--- WORK TO DO ---
Repeat the material exactly as it appears.

--- STORED DATA ---
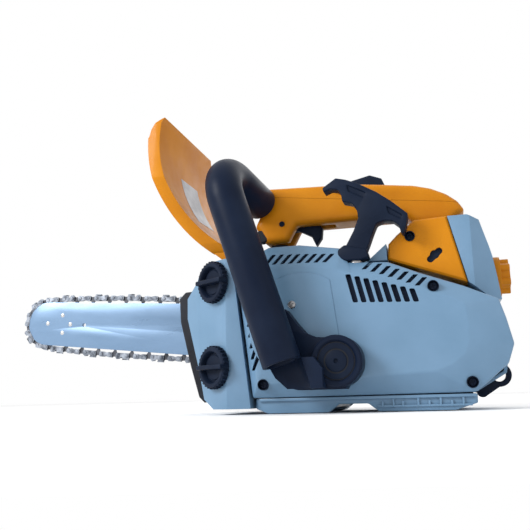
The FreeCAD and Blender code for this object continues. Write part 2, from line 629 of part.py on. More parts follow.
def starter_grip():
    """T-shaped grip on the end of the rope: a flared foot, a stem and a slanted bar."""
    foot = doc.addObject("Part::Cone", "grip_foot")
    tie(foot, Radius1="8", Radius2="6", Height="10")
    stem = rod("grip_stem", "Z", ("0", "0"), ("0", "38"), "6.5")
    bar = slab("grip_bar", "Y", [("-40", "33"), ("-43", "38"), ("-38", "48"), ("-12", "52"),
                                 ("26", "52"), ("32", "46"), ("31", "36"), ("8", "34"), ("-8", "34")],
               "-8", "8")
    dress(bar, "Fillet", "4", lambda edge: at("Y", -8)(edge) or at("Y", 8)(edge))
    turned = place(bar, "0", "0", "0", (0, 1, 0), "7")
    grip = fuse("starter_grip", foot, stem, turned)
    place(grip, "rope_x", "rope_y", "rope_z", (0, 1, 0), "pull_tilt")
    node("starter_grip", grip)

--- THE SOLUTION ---
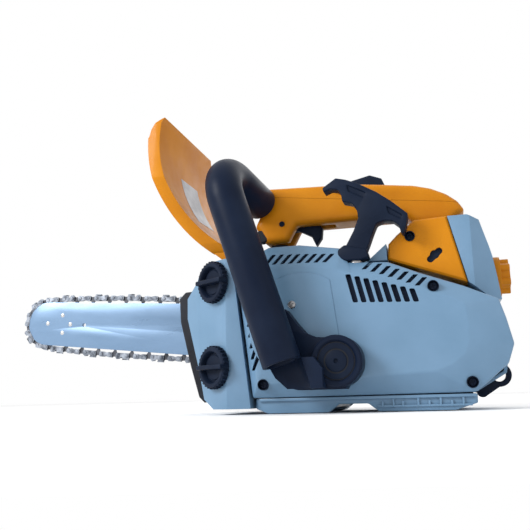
The FreeCAD and Blender code for this object continues. Write part 2, from line 629 of part.py on. More parts follow.
def starter_grip():
    """T-shaped grip on the end of the rope: a flared foot, a stem and a slanted bar."""
    foot = doc.addObject("Part::Cone", "grip_foot")
    tie(foot, Radius1="8", Radius2="6", Height="10")
    stem = rod("grip_stem", "Z", ("0", "0"), ("0", "38"), "6.5")
    bar = slab("grip_bar", "Y", [("-40", "33"), ("-43", "38"), ("-38", "48"), ("-12", "52"),
                                 ("26", "52"), ("32", "46"), ("31", "36"), ("8", "34"), ("-8", "34")],
               "-8", "8")
    dress(bar, "Fillet", "4", lambda edge: at("Y", -8)(edge) or at("Y", 8)(edge))
    turned = place(bar, "0", "0", "0", (0, 1, 0), "7")
    grip = fuse("starter_grip", foot, stem, turned)
    place(grip, "rope_x", "rope_y", "rope_z", (0, 1, 0), "pull_tilt")
    node("starter_grip", grip)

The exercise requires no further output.